For references I would like to emphasize that real world references are better than pixel art ones.  Other art is a good way to learn techniques but it's also extremely easy to copy mistakes or repeat things that were made to work within a restriction you don't have.  Real world references are always better.  The way I tend to work is either only with real world references or with with both pixel and photo references.  I almost never work with just a pixel reference and in the very rare cases where I do it's for something I have already reciently and heavily researched.

I think it's really cool that you built multiple examples for different skill levels using different methods.  Great idea, I'd love to see that concept expanded on somehow.
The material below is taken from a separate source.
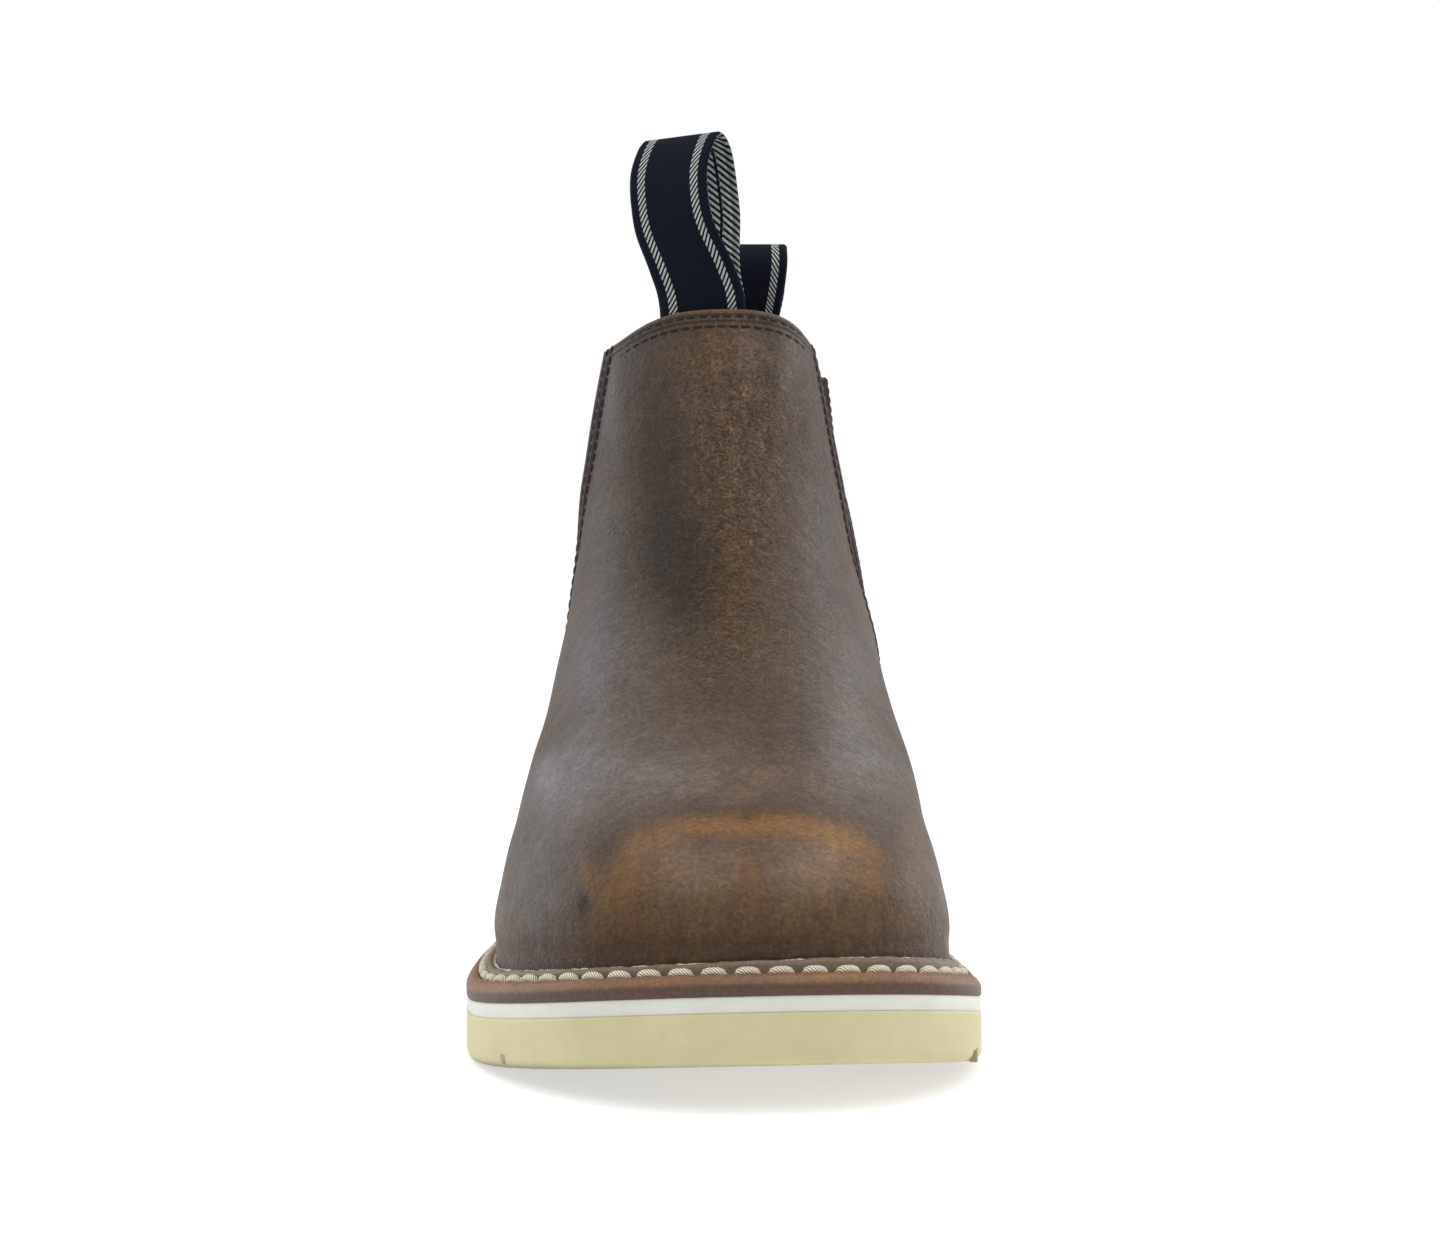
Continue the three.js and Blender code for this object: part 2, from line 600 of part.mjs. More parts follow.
const group = new THREE.Group();
group.add(
  node('outsole', outsole(), CREAM),
  node('midsole', midsole(), OFF_WHITE),
  node('welt', welt(), WELT_LEATHER),
  node('insole', insole(), FOOTBED),
  node('upper', upper(), LEATHER),
  node('gore_lateral', gore(-1), ELASTIC),
  node('gore_medial', gore(1), ELASTIC),
  node('pull_loop_front', pullLoop({
    heel: false,
    rise: FRONT_LOOP_RISE,
    shift: FRONT_LOOP_SHIFT,
    lean: FRONT_LOOP_LEAN,
    yaw: FRONT_LOOP_YAW,
  }), WEBBING),
  node('pull_loop_back', pullLoop({
    heel: true,
    rise: BACK_LOOP_RISE,
    shift: BACK_LOOP_SHIFT,
    lean: BACK_LOOP_LEAN,
    yaw: BACK_LOOP_YAW,
  }), WEBBING),
);

// The middle of the whole boot stands over the origin.
const middle = new THREE.Box3().setFromObject(group).getCenter(new THREE.Vector3());
group.position.set(-middle.x, -middle.y, 0);

export default group;
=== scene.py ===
"""Looks of a right pull-on leather work boot with elastic gores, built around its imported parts.

Lengths are millimetres until a mesh is made. The toe points to -Y, the medial side to +X and the
floor is z = 0. "Back" is a length counted from the toe tip of the sole towards the heel. "Turn" goes
round the boot: 0 at the toe, PI at the heel, the lateral side first.
"""

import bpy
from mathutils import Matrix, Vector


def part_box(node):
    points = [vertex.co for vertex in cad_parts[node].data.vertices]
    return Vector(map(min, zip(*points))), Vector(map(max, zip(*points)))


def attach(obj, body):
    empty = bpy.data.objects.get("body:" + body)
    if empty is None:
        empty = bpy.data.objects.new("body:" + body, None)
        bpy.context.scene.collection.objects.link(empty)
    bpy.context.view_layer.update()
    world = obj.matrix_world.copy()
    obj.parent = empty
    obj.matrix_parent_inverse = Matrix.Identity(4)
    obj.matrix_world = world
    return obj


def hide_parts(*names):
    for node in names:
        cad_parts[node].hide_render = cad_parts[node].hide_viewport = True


bl_info = {
    "name": "Work Boot",
    "version": (1, 0, 0),
    "blender": (4, 5, 0),
    "location": "View3D > Sidebar > Boot",
    "description": "Builds the visible surfaces of a pull-on leather work boot on a wedge sole",
    "category": "Add Mesh",
}

import math

import bpy
import numpy as np
from mathutils import Vector

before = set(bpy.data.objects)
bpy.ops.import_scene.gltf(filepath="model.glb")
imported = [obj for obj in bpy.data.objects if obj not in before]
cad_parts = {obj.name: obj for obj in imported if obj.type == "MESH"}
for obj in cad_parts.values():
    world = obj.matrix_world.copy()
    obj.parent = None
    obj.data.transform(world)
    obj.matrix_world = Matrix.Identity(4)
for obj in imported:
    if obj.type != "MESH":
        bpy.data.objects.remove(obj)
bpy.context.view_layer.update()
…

I think it's important to point out that while it is possible to get a good result by starting with an outline most professional pixel artists do something similar to Bart's second method, where the shading and volume is done first.  Usually the sillouette is cleaned up a little later in the process.  It's a great way to define volume and light so that the end result has more dimention with good contrast.  The extranious bits are carved away and the outlines (if there are any) are added at the end with the other details.  This also means that on things with more complex shapes there is less tweaking and redrawing.  It tends to be a faster way to work.

Actually blocking out the shading on the reference image is an interesting method.  It should be really helpful to a lot of people.  If you're not going to be precise in your blocking please be careful not to introduce and recreate errors in your final image.  In your example there were a few problems with this, like a subtle curve up again with the shadows on the left side and a little zigzag in the shadows of the neck of the vase that were both lost.  I'd suggest turning that redline on and off as you work to avoid that problem.

This is a good tutorial, I hope people find it useful!

Sunday, May 11, 2014 - 17:00

Hmm.  I'll have to play around with it, but this could be a pallet I could use.  I wonder how the LPC artwork would look remapped to these colors?